About the project
In the contemporary world, international cooperation and international law are under increasing challenge from nationalism and a general drift away from democracy across the world. However, considering the major environmental, economic and security challenges that humanity confronts in the 21st century, the contribution of international organisations and international law still seems crucial.
But what exactly is it that this couple bring to the table? To better understand how international organisations and international law contribute to address contemporary and future global problems, this project explores their early history.
By analysing how the first universal international organisations – the League of Nations system (i.e. the League of Nations, the Permanent Court of International Justice and the International Labour Organisation) - shaped practises of international law, this collective research project intends to improve our understanding of how international organisations developed international law as a major tool for global governance. The project will for the first time combine two expanding yet separate historiographies on respectively international organisations and international law in the interwar period.

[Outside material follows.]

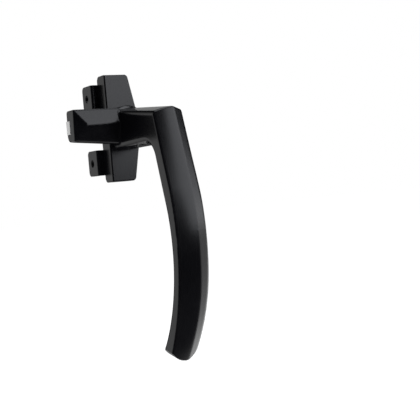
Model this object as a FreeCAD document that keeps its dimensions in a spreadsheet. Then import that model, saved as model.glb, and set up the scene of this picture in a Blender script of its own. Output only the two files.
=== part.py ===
import FreeCAD, Part
import math
import os
import re
import Sketcher
from FreeCAD import Placement, Rotation, Vector

# Seven-shaped casement handle: a die-cast base with a side-fixing bracket, and a cranked lever
# whose nose carries a nylon pad. Millimetres. X is across the window and the nose points to -X,
# +Y goes into the sash, +Z is up. The origin is on the lever's turning axis, on the plane where
# the bracket's back rests on the sash.

doc = FreeCAD.newDocument("seven_shaped_handle")

# ---------------------------------------------------------------- driving dimensions

SIZES = [
    # base casting
    ("base_height", 56.6, "whole height of the base"),
    ("base_left", 9.5, "pivot axis to the straight left side"),
    ("base_right", 9.6, "pivot axis to the right-hand point at mid height"),
    ("base_end_right", 4.1, "pivot axis to the right side at the two ends"),
    ("base_depth", 9.5, "depth of the base, back to front face"),
    ("base_back_round", 2.8, "rounding of the two ends at the back"),
    ("base_corner_round", 2.0, "rounding of the right-hand corners"),
    ("base_edge_break", 0.7, "small rounding round the front face"),
    # bracket
    ("bracket_thick", 2.0, "sheet thickness"),
    ("bracket_inset", 1.3, "plate edge inside the base outline"),
    ("ear_stand_off", 3.8, "outer face of the ears outside the base's left side"),
    ("ear_depth", 12.3, "reach of the ears from the front of the sheet"),
    ("ear_height", 13.6, "height of each ear"),
    ("ear_corner_round", 2.4, "rounding of the ears' back corners"),
    ("ear_lap", 0.5, "how far an ear's strip laps into the plate"),
    ("bend_outside", 1.2, "outer radius of the bends"),
    ("bend_inside", 0.8, "inner radius of the bends"),
    ("ear_hole_pitch", 34.8, "distance between the two side screw holes"),
    ("ear_hole_radius", 2.1, "radius of a side screw hole"),
    ("ear_hole_back", 4.9, "side screw holes behind the sash plane"),
    # bracket screws
    ("bracket_screw_pitch", 41.0, "distance between the two bracket screws"),
    ("bracket_screw_side", 2.0, "bracket screws left of the pivot axis"),
    ("screw_radius", 1.5, "bracket screw thread radius"),
    ("screw_head_radius", 2.8, "bracket screw head radius"),
    ("screw_head_depth", 1.5, "bracket screw countersink depth"),
    ("screw_length", 8.0, "bracket screw overall length"),
    ("screw_tip_length", 1.05, "length of the screw's pointed end"),
    ("screw_tip_radius", 0.6, "radius left at that end"),
    ("screw_tip_gap", 0.5, "free depth under the screw in its hole"),
    ("screw_recess", 0.9, "depth of the cross recess"),
    ("recess_long", 3.4, "length of each arm of the cross recess"),
    ("recess_wide", 0.8, "width of each arm of the cross recess"),
    # shaft, bush and washers
    ("shaft_radius", 3.0, "turning shaft radius"),
    ("running_gap", 0.05, "radial clearance of the shaft in the bush"),
    ("bush_wall", 0.95, "wall of the bush"),
    ("bush_flange_radius", 5.3, "radius of the bush flange"),
    ("bush_flange_thick", 0.8, "thickness of the bush flange"),
    ("lever_gap", 1.0, "gap between the base front and the lever"),
    ("thrust_washer_radius", 7.0, "outer radius of the thrust washer"),
    ("thrust_washer_thick", 0.8, "thickness of the thrust washer"),
    ("shaft_in_lever", 11.5, "length of shaft held in the hub"),
    ("shaft_chamfer", 0.5, "chamfer at the shaft's front end"),
    ("shaft_end", 0.5, "shaft standing behind the clip"),
    ("flat_depth", 0.6, "depth of the flats on the shaft"),
    ("flat_spare", 0.4, "flat longer than the locking screw is wide, each way"),
    ("fine_chamfer", 0.2, "chamfer on small turned pieces"),
    ("washer_bore_gap", 0.1, "radial clearance of the loose washers on the shaft"),
    # detent and retaining parts in the back pocket
    ("pocket_depth", 5.0, "depth of the round pocket in the back of the base"),
    ("plate_side_gap", 0.5, "radial gap between the detent plate and the pocket"),
    ("plate_lip", 0.3, "rim of the detent plate outside its end positions"),
    ("plate_thick", 2.0, "thickness of the detent plate"),
    ("plate_gap", 0.1, "gap between the pocket floor and the detent plate"),
    ("ball_radius", 1.1, "detent ball radius"),
    ("ball_wall", 0.35, "metal between a ball hole and the bush"),
    ("ball_lift", 0.7, "how far a ball stands out of the pocket floor"),
    ("ball_gap", 0.05, "radial clearance of a ball in its hole"),
    ("ball_hole_depth", 3.2, "depth of the ball holes"),
    ("groove_gap", 0.3, "gap between a ball and the detent groove floor"),
    ("groove_side_gap", 0.2, "radial gap between a ball and the groove's inner wall"),
    ("dimple_depth", 0.5, "extra depth of the end positions"),
    ("dimple_gap", 0.1, "radial gap between a ball and an end position"),
    ("spring_wire", 0.14, "detent spring wire radius"),
    ("spring_end_gap", 0.05, "gap at each end of a detent spring"),
    ("spring_turns", 3.0, "turns of a detent spring"),
    ("disc_spring_thick", 0.45, "thickness of the disc spring"),
    ("disc_spring_rise", 0.3, "free cone of the disc spring"),
    ("disc_spring_radius", 5.6, "outer radius of the disc spring"),
    ("flat_washer_thick", 0.6, "thickness of the plain washer"),
    ("flat_washer_radius", 5.6, "outer radius of the plain washer"),
    ("clip_thick", 0.6, "thickness of the retaining clip"),
    ("clip_radius", 4.6, "outer radius of the retaining clip"),
    ("clip_groove", 0.6, "depth of the clip groove in the shaft"),
    ("clip_mouth", 3.0, "width of the clip's opening"),
    ("stop_pin_radius", 0.9, "stop pin radius"),
    ("stop_pin_ring", 8.5, "pivot axis to the stop pin"),
    ("stop_pin_out", 1.9, "stop pin standing out of the base"),
    ("stop_pin_in", 2.8, "stop pin held in the base"),
    ("stop_groove_depth", 1.5, "depth of the stop groove in the hub"),
    ("stop_groove_gap", 0.3, "clearance round the stop pin"),
    # lever hub and nose
    ("hub_radius", 11.4, "radius of the lever's round hub"),
    ("hub_depth", 6.0, "depth of the round hub"),
    ("hub_round", 2.0, "rounding of the hub's front edge"),
    ("nose_reach", 33.3, "pivot axis to the end of the nose"),
    ("nose_top", 9.8, "top of the nose above the pivot axis"),
    ("nose_bottom_tip", 6.5, "underside of the nose at its end, below the axis"),
    ("nose_bottom_root", 8.9, "underside of the nose at the hub, below the axis"),
    ("nose_wall", 9.4, "straight depth of the nose"),
    ("nose_roof", 2.8, "rise of the hipped front of the nose"),
    ("nose_ridge_up", 1.6, "height of the ridge line above the axis"),
    ("nose_hip_run", 6.9, "length of the hip at the end of the nose"),
    ("nose_bury", 1.0, "how far the nose is let into the neck"),
    ("nose_back_round", 3.3, "rounding of the nose's lower back edge"),
    ("nose_top_round", 1.4, "rounding of the nose's upper back edge"),
    ("pad_length", 18.0, "length of the nylon pad"),
    ("pad_low", 2.5, "lower side of the pad below the axis"),
    ("pad_high", 4.4, "upper side of the pad above the axis"),
    ("pad_slot_depth", 4.2, "depth of the pad's slot"),
    ("pad_proud", 0.4, "pad standing behind the nose"),
    ("pad_edge_round", 0.5, "rounding of the pad's running face"),
    ("pad_fit", 0.05, "clearance of the pad in its slot"),
    ("pad_pin_radius", 1.0, "radius of the spring pin through the pad"),
    ("pad_pin_from_end", 9.5, "spring pin to the end of the nose"),
    ("pad_pin_depth", 3.0, "spring pin hole in the casting beyond the slot"),
    ("pad_pin_bore", 0.5, "bore radius of the rolled spring pin"),
    ("pad_pin_sunk", 0.3, "spring pin below the lever's back face"),
    ("pad_pin_end_gap", 0.2, "free depth in front of the spring pin"),
    ("pad_pin_lead", 0.3, "length of the tapered ends of the spring pin"),
    ("pad_pin_taper", 0.15, "taper of those ends"),
    ("grub_radius", 2.0, "radius of the locking screw in the hub"),
    ("grub_length", 6.2, "length of the locking screw"),
    ("grub_forward", 5.6, "locking screw in front of the lever's back face"),
    ("grub_socket_width", 2.0, "width across flats of its socket"),
    ("grub_socket_depth", 2.2, "depth of its socket"),
    # neck and grip; reaches are measured forward from the front face of the base
    ("grip_half_width", 8.0, "half the width of the neck and grip"),
    ("crown_side", 2.6, "crown line of the grip right of the axis"),
    ("crown_rise", 1.8, "crown line in front of the grip's edges"),
    ("crown_top_root", 1.3, "crown above the neck's edges at the base"),
    ("crown_top_end", 2.2, "crown above the neck's edges at the grip"),
    ("neck_top_root", 9.0, "top of the neck above the axis at the base"),
    ("neck_top_end", 3.6, "top of the grip above the axis"),
    ("neck_bottom", 11.2, "underside of the neck below the axis"),
    ("grip_top_reach", 50.0, "reach of the grip's front at its top"),
    ("grip_straight_reach", 60.7, "reach of the grip's front where its bow starts"),
    ("grip_straight_drop", 35.0, "drop to where the front's bow starts"),
    ("grip_end_reach", 43.5, "reach of the grip's front at its lower end"),
    ("grip_front_bulge", 9.8, "rise of the front's bow over its chord"),
    ("arch_start_reach", 47.0, "reach of the grip's back at the foot of the arch"),
    ("arch_start_drop", 19.3, "drop to the foot of the arch"),
    ("arch_end_reach", 37.6, "reach at which the arch meets the neck's underside"),
    ("arch_bulge", 2.27, "bulge of the arch over its chord"),
    ("grip_back_reach", 53.6, "reach of the grip's back where its bow starts"),
    ("grip_back_drop", 43.6, "drop to where the back's bow starts"),
    ("grip_back_end_reach", 30.1, "reach of the grip's back at its lower end"),
    ("grip_back_bulge", 11.2, "rise of the back's bow over its chord"),
    ("grip_drop", 120.3, "drop of the lowest point of the grip"),
    ("tip_spare", 1.6, "extra length before the end is cut"),
    ("cut_over", 1.0, "how far a cutting shape runs past the metal"),
    ("cut_beyond", 20.0, "how far the end cut runs past the grip"),
    ("tip_left_rise", 6.1, "rise of the end at the left edge"),
    ("tip_low_in_side", 3.6, "left end of the lowest round, left of the axis"),
    ("tip_low_in_rise", 1.3, "its rise above the drop"),
    ("tip_low_out_side", 2.2, "right end of the lowest round, right of the axis"),
    ("tip_low_out_rise", 0.8, "its rise above the drop"),
    ("tip_low_bulge", 0.6, "bulge of the lowest round over its chord"),
    ("tip_shoulder_side", 6.0, "start of the right shoulder, right of the axis"),
    ("tip_shoulder_rise", 10.6, "its rise above the drop"),
    ("tip_side_rise", 42.3, "rise at which the shoulder meets the right side"),
    ("tip_shoulder_bulge", 0.68, "bulge of the shoulder over its chord"),
]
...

The project promises to fundamentally reassess existing interpretations of the history of international law by shifting the prevalent focus from the intellectual history of the discipline to the development of the actual practice of international law based on a systematic use of documentary evidence from private, state and League of Nations archives. In addition, the project will recast our understanding of the history of international organisations by exploring their legal dimension.
We hope to reach out to law and the social sciences in order to foster interdisciplinary cooperation to further the general understanding of the ways in which international organisations and international law can contribute to the establishment of a durable system of global governance.